▸ Supplied material:

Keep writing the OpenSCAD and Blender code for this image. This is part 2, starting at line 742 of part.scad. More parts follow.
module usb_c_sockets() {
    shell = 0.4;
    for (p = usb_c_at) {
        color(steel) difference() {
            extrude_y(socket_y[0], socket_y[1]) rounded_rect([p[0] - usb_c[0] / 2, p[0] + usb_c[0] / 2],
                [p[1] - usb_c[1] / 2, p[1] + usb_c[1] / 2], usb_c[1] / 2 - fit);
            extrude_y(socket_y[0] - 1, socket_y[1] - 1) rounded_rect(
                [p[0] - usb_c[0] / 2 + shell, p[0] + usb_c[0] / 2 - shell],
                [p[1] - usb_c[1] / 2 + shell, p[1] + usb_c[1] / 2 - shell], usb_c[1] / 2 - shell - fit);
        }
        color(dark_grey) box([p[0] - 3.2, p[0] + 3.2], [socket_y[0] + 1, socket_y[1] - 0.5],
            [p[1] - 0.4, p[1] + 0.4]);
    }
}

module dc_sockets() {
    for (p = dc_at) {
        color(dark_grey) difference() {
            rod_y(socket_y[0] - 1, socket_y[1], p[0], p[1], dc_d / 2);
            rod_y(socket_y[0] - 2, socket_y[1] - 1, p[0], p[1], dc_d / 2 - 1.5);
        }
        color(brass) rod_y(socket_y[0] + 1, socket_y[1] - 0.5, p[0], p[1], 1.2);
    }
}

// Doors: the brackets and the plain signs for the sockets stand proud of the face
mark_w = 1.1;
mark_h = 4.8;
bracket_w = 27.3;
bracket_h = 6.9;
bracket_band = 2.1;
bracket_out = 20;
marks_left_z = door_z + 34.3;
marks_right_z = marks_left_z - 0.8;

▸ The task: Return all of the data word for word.

▸ Reply:
Keep writing the OpenSCAD and Blender code for this image. This is part 2, starting at line 742 of part.scad. More parts follow.
module usb_c_sockets() {
    shell = 0.4;
    for (p = usb_c_at) {
        color(steel) difference() {
            extrude_y(socket_y[0], socket_y[1]) rounded_rect([p[0] - usb_c[0] / 2, p[0] + usb_c[0] / 2],
                [p[1] - usb_c[1] / 2, p[1] + usb_c[1] / 2], usb_c[1] / 2 - fit);
            extrude_y(socket_y[0] - 1, socket_y[1] - 1) rounded_rect(
                [p[0] - usb_c[0] / 2 + shell, p[0] + usb_c[0] / 2 - shell],
                [p[1] - usb_c[1] / 2 + shell, p[1] + usb_c[1] / 2 - shell], usb_c[1] / 2 - shell - fit);
        }
        color(dark_grey) box([p[0] - 3.2, p[0] + 3.2], [socket_y[0] + 1, socket_y[1] - 0.5],
            [p[1] - 0.4, p[1] + 0.4]);
    }
}

module dc_sockets() {
    for (p = dc_at) {
        color(dark_grey) difference() {
            rod_y(socket_y[0] - 1, socket_y[1], p[0], p[1], dc_d / 2);
            rod_y(socket_y[0] - 2, socket_y[1] - 1, p[0], p[1], dc_d / 2 - 1.5);
        }
        color(brass) rod_y(socket_y[0] + 1, socket_y[1] - 0.5, p[0], p[1], 1.2);
    }
}

// Doors: the brackets and the plain signs for the sockets stand proud of the face
mark_w = 1.1;
mark_h = 4.8;
bracket_w = 27.3;
bracket_h = 6.9;
bracket_band = 2.1;
bracket_out = 20;
marks_left_z = door_z + 34.3;
marks_right_z = marks_left_z - 0.8;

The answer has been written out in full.